The newly reported, more comprehensive reference dataset was generated using a combination of advanced sequencing and mapping technologies. “Previous large-scale efforts have largely be inferential and biased when it comes to the detection of SVs,” said study co-author Scott Devine, PhD, associate professor of medicine at University of Maryland School of Medicine (UMSOM) and faculty member of IGS, who added, “We’ve entered a new era in genomics where whole human genomes can be sequenced with exciting new technologies that provide more substantial and accurate reads of the DNA bases. This is allowing researchers to study areas of the genome that previously were not accessible but are relevant to human traits and diseases.”
The study builds on a method published by the researchers last year in Nature Biotechnology, to accurately reconstruct the two components of a person’s genome—one inherited from a person’s father, one from a person’s mother. When assembling a person’s genome, this method eliminates the potential biases that could result from comparisons with an imperfect reference genome. So, unlike previous population surveys of structural variation, the Phased Assembly Variant (PAV) caller can discover genetic variants through direct comparison between the two sequence-assembled haplotypes and the human reference genome. “Here, we develop a method to discover all forms of genetic variation (PAV) directly by comparison of assembled human genomes,” they wrote.
The reference data generated by the new study also provide an important basis for including the full spectrum of genetic variants in genome-wide association studies. The aim is to estimate the individual risk of developing certain diseases such as cancer and to understand the underlying molecular mechanisms. This, in turn, might then be used as a basis for more targeted therapies and preventative medicine.
The Institute of Genome Science (IGS) Genome Resource Center (GRC) was one of three sequencing centers, along with Jackson Labs and the University of Washington, which generated the data, using new sequencing technology that was developed recently by Pacific Biosciences. The GRC was one of only five early access centers that was asked to test the new platform.
Devine helped to lead the sequencing efforts for the study, and also led the sub-group researchers and co-authors who discovered the presence of “mobile elements” (i.e., pieces of DNA that can move around and get inserted into other areas of the genome). “We characterized 130 of the most active mobile element source elements,” Devine and colleagues wrote. Other members of the Institute for Genome Sciences (IGS) at UMSOM are among the 65 co-authors. Luke Tallon, PhD, scientific director of the Genomic Resource Center, worked with Devine to generate one of the first human genome sequences on the Pacific Biosciences platform that was contributed to this study. Nelson Chuang, a graduate student in Devine’s lab also contributed to the project.
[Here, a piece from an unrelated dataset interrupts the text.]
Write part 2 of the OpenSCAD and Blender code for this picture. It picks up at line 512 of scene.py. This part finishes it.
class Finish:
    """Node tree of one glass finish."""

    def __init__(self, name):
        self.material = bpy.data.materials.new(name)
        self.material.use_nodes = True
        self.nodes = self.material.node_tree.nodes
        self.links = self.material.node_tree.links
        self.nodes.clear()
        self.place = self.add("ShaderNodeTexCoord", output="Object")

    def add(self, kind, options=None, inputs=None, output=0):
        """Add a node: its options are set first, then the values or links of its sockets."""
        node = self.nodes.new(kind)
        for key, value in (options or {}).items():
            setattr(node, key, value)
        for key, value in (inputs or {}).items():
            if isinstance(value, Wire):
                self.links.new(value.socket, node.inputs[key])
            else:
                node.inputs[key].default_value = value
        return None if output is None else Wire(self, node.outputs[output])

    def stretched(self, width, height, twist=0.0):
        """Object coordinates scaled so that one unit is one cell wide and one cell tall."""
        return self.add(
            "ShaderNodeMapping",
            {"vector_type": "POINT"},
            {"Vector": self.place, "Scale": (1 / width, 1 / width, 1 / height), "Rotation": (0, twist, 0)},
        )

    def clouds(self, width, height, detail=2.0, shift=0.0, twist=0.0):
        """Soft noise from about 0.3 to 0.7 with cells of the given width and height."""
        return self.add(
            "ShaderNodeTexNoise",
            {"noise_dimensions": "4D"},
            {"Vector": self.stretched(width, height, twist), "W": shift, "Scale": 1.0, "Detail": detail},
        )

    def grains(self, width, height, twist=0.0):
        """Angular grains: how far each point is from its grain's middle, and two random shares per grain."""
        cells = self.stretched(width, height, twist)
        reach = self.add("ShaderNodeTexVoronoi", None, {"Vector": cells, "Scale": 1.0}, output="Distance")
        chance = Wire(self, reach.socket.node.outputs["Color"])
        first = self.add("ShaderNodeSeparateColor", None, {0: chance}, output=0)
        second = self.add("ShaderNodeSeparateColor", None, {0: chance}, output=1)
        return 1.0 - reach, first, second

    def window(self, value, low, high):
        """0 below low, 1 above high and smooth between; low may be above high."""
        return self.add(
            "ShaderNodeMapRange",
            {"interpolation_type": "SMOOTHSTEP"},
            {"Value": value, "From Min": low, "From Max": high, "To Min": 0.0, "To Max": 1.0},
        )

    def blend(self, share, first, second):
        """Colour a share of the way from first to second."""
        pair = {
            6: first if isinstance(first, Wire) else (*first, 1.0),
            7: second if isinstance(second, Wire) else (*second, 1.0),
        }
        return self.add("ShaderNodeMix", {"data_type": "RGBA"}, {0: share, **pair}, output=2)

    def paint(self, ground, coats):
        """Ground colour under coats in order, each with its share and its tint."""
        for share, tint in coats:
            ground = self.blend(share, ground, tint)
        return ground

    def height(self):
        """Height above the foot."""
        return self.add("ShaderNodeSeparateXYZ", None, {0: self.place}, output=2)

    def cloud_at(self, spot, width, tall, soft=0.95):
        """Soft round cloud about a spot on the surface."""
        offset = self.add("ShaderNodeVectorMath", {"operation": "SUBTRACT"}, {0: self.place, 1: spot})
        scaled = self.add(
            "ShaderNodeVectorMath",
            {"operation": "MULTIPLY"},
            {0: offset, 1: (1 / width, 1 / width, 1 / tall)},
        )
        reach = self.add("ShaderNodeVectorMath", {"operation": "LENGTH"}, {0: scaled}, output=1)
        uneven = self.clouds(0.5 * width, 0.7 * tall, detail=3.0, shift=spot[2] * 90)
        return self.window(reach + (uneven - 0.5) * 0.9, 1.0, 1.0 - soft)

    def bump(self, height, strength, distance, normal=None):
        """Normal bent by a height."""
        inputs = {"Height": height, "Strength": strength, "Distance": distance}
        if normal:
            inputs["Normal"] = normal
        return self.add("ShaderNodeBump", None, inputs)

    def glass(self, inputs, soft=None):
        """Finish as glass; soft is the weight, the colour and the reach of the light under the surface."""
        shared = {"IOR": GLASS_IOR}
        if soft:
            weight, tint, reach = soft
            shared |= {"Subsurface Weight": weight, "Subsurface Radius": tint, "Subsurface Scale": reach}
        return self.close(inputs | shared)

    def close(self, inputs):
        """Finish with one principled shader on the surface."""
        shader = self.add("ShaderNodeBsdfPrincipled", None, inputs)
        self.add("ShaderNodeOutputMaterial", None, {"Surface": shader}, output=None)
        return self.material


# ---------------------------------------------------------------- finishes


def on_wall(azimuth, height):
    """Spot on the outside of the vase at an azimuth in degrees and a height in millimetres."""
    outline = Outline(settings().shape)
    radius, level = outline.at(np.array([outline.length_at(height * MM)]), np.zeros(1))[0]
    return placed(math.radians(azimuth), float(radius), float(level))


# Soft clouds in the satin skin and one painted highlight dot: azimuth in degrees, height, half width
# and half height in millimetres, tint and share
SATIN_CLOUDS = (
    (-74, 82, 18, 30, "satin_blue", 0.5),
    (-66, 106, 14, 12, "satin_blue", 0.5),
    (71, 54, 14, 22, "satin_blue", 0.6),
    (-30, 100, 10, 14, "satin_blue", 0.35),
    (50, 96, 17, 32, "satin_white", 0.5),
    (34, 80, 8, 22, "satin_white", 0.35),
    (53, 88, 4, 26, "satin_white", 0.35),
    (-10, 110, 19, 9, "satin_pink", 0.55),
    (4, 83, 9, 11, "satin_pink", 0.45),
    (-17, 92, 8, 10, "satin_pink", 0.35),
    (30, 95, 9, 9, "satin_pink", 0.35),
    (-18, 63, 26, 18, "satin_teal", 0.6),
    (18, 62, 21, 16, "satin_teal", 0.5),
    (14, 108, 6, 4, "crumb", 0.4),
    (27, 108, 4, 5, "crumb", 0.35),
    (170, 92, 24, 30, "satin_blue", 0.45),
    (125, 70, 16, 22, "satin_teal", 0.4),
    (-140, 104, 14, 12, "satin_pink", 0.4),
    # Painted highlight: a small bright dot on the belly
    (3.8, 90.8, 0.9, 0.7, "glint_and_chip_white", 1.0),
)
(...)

“The landmark new research demonstrates a giant step forward in our understanding of the underpinnings of genetically-driven health conditions,” said E. Albert Reece, MD, PhD, executive vice president for medical affairs, University of Maryland, Baltimore, and the John Z. and Akiko K. Bowers distinguished professor and dean, UMSOM. “This advance will hopefully fuel future studies aimed at understanding the impact of human genome variation on human diseases.”